Word-specific information for recognized words.

JSON representation
{
  "startOffset": string,
  "endOffset": string,
  "word": string,
  "confidence": number,
  "speakerLabel": string
}
Fields
startOffset

string (Duration format)

Time offset relative to the beginning of the audio, and corresponding to the start of the spoken word. This field is only set if enableWordTimeOffsets is true and only in the top hypothesis. This is an experimental feature and the accuracy of the time offset can vary.

A duration in seconds with up to nine fractional digits, ending with 's'. Example: "3.5s".

endOffset

string (Duration format)

Time offset relative to the beginning of the audio, and corresponding to the end of the spoken word. This field is only set if enableWordTimeOffsets is true and only in the top hypothesis. This is an experimental feature and the accuracy of the time offset can vary.

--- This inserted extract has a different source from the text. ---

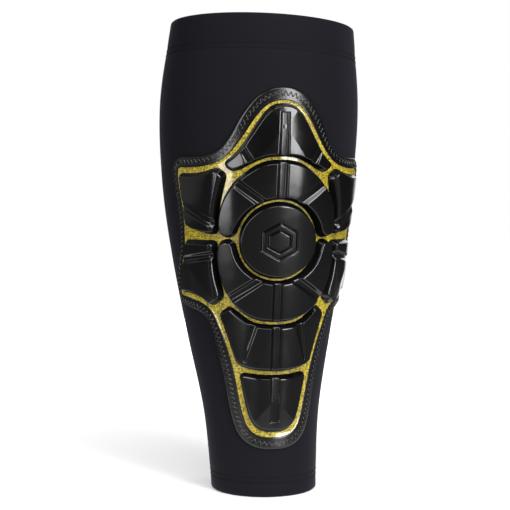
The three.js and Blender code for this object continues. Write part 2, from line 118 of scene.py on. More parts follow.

A duration in seconds with up to nine fractional digits, ending with 's'. Example: "3.5s".

word

string

The word corresponding to this set of information.

confidence

number

The confidence estimate between 0.0 and 1.0. A higher number indicates an estimated greater likelihood that the recognized words are correct. This field is set only for the top alternative of a non-streaming result or, of a streaming result where isFinal is set to true. This field is not guaranteed to be accurate and users should not rely on it to be always provided. The default of 0.0 is a sentinel value indicating confidence was not set.

speakerLabel

string

A distinct label is assigned for every speaker within the audio. This field specifies which one of those speakers was detected to have spoken this word. speakerLabel is set if SpeakerDiarizationConfig is given and only in the top alternative.

RecognitionResponseMetadata

Metadata about the recognition request and response.

JSON representation
{
  "totalBilledDuration": string
}
Fields
totalBilledDuration

string (Duration format)

When available, billed audio seconds for the corresponding request.

A duration in seconds with up to nine fractional digits, ending with 's'. Example: "3.5s".